▶ Requirements
Restate the entire listing word for word.

━━━ Supplied material

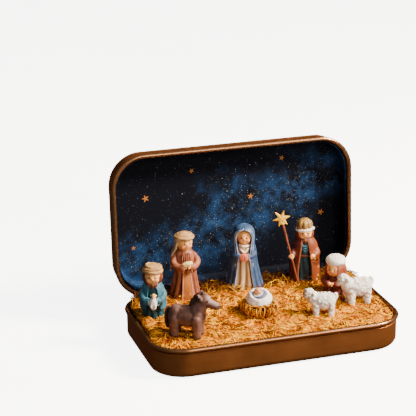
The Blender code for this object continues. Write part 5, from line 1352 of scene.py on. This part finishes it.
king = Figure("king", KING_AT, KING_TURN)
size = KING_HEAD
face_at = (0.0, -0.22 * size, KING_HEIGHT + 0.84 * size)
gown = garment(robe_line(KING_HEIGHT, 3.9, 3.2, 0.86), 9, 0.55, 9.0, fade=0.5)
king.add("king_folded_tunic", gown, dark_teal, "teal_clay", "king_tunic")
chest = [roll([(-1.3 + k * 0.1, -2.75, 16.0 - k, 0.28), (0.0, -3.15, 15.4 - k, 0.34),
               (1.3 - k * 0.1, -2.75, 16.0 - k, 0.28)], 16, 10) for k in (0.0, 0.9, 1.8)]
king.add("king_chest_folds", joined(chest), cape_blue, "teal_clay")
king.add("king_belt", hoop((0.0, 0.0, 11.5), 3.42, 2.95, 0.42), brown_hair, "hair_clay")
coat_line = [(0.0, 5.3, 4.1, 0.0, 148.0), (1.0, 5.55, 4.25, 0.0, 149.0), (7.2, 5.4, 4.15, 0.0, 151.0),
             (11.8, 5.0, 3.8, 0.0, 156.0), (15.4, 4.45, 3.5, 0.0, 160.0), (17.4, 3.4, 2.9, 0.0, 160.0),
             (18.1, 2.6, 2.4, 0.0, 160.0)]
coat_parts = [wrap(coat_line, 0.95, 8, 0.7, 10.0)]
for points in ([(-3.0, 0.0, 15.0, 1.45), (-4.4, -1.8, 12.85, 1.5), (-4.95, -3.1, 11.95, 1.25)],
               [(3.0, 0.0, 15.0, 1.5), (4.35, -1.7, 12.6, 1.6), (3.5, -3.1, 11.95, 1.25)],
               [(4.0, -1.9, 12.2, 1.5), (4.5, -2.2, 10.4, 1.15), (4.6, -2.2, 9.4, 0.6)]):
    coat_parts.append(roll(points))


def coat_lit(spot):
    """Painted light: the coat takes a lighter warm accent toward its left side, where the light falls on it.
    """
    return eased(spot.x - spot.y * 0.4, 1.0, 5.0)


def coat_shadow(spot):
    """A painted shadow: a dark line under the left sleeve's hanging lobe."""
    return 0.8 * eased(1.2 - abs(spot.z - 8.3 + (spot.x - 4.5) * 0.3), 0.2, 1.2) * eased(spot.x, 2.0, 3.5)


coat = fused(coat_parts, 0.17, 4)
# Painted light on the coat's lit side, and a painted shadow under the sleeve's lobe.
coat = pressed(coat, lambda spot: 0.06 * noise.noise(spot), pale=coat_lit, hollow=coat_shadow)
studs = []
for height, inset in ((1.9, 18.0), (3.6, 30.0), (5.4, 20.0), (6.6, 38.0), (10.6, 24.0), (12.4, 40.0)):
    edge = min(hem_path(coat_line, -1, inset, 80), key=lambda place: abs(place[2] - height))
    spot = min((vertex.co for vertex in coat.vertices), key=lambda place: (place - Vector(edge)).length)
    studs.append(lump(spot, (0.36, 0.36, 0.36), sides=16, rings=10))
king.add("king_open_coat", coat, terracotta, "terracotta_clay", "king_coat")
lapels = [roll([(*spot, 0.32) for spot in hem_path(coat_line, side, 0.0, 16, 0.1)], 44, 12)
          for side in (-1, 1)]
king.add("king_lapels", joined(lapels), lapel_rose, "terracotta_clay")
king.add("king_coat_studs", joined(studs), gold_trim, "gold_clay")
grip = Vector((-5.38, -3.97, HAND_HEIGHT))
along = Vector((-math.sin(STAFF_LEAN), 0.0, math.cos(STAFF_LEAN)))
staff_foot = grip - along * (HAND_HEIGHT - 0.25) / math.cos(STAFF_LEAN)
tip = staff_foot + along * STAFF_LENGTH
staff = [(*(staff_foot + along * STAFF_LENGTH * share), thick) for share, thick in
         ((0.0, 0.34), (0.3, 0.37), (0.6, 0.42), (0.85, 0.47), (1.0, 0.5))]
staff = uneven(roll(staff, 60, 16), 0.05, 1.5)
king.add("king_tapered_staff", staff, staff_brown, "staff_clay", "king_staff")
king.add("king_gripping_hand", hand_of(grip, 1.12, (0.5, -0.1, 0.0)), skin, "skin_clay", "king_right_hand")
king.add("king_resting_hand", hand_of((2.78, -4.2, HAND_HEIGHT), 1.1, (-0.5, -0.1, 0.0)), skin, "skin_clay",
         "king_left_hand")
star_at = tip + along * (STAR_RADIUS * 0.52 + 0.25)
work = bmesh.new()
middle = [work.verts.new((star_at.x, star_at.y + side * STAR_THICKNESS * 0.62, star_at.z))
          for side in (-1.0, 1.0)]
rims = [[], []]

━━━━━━

▶ Full response
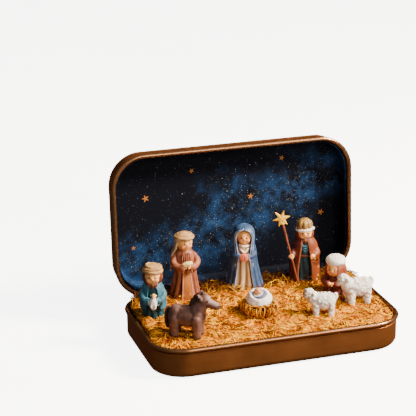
The Blender code for this object continues. Write part 5, from line 1352 of scene.py on. This part finishes it.
king = Figure("king", KING_AT, KING_TURN)
size = KING_HEAD
face_at = (0.0, -0.22 * size, KING_HEIGHT + 0.84 * size)
gown = garment(robe_line(KING_HEIGHT, 3.9, 3.2, 0.86), 9, 0.55, 9.0, fade=0.5)
king.add("king_folded_tunic", gown, dark_teal, "teal_clay", "king_tunic")
chest = [roll([(-1.3 + k * 0.1, -2.75, 16.0 - k, 0.28), (0.0, -3.15, 15.4 - k, 0.34),
               (1.3 - k * 0.1, -2.75, 16.0 - k, 0.28)], 16, 10) for k in (0.0, 0.9, 1.8)]
king.add("king_chest_folds", joined(chest), cape_blue, "teal_clay")
king.add("king_belt", hoop((0.0, 0.0, 11.5), 3.42, 2.95, 0.42), brown_hair, "hair_clay")
coat_line = [(0.0, 5.3, 4.1, 0.0, 148.0), (1.0, 5.55, 4.25, 0.0, 149.0), (7.2, 5.4, 4.15, 0.0, 151.0),
             (11.8, 5.0, 3.8, 0.0, 156.0), (15.4, 4.45, 3.5, 0.0, 160.0), (17.4, 3.4, 2.9, 0.0, 160.0),
             (18.1, 2.6, 2.4, 0.0, 160.0)]
coat_parts = [wrap(coat_line, 0.95, 8, 0.7, 10.0)]
for points in ([(-3.0, 0.0, 15.0, 1.45), (-4.4, -1.8, 12.85, 1.5), (-4.95, -3.1, 11.95, 1.25)],
               [(3.0, 0.0, 15.0, 1.5), (4.35, -1.7, 12.6, 1.6), (3.5, -3.1, 11.95, 1.25)],
               [(4.0, -1.9, 12.2, 1.5), (4.5, -2.2, 10.4, 1.15), (4.6, -2.2, 9.4, 0.6)]):
    coat_parts.append(roll(points))


def coat_lit(spot):
    """Painted light: the coat takes a lighter warm accent toward its left side, where the light falls on it.
    """
    return eased(spot.x - spot.y * 0.4, 1.0, 5.0)


def coat_shadow(spot):
    """A painted shadow: a dark line under the left sleeve's hanging lobe."""
    return 0.8 * eased(1.2 - abs(spot.z - 8.3 + (spot.x - 4.5) * 0.3), 0.2, 1.2) * eased(spot.x, 2.0, 3.5)


coat = fused(coat_parts, 0.17, 4)
# Painted light on the coat's lit side, and a painted shadow under the sleeve's lobe.
coat = pressed(coat, lambda spot: 0.06 * noise.noise(spot), pale=coat_lit, hollow=coat_shadow)
studs = []
for height, inset in ((1.9, 18.0), (3.6, 30.0), (5.4, 20.0), (6.6, 38.0), (10.6, 24.0), (12.4, 40.0)):
    edge = min(hem_path(coat_line, -1, inset, 80), key=lambda place: abs(place[2] - height))
    spot = min((vertex.co for vertex in coat.vertices), key=lambda place: (place - Vector(edge)).length)
    studs.append(lump(spot, (0.36, 0.36, 0.36), sides=16, rings=10))
king.add("king_open_coat", coat, terracotta, "terracotta_clay", "king_coat")
lapels = [roll([(*spot, 0.32) for spot in hem_path(coat_line, side, 0.0, 16, 0.1)], 44, 12)
          for side in (-1, 1)]
king.add("king_lapels", joined(lapels), lapel_rose, "terracotta_clay")
king.add("king_coat_studs", joined(studs), gold_trim, "gold_clay")
grip = Vector((-5.38, -3.97, HAND_HEIGHT))
along = Vector((-math.sin(STAFF_LEAN), 0.0, math.cos(STAFF_LEAN)))
staff_foot = grip - along * (HAND_HEIGHT - 0.25) / math.cos(STAFF_LEAN)
tip = staff_foot + along * STAFF_LENGTH
staff = [(*(staff_foot + along * STAFF_LENGTH * share), thick) for share, thick in
         ((0.0, 0.34), (0.3, 0.37), (0.6, 0.42), (0.85, 0.47), (1.0, 0.5))]
staff = uneven(roll(staff, 60, 16), 0.05, 1.5)
king.add("king_tapered_staff", staff, staff_brown, "staff_clay", "king_staff")
king.add("king_gripping_hand", hand_of(grip, 1.12, (0.5, -0.1, 0.0)), skin, "skin_clay", "king_right_hand")
king.add("king_resting_hand", hand_of((2.78, -4.2, HAND_HEIGHT), 1.1, (-0.5, -0.1, 0.0)), skin, "skin_clay",
         "king_left_hand")
star_at = tip + along * (STAR_RADIUS * 0.52 + 0.25)
work = bmesh.new()
middle = [work.verts.new((star_at.x, star_at.y + side * STAR_THICKNESS * 0.62, star_at.z))
          for side in (-1.0, 1.0)]
rims = [[], []]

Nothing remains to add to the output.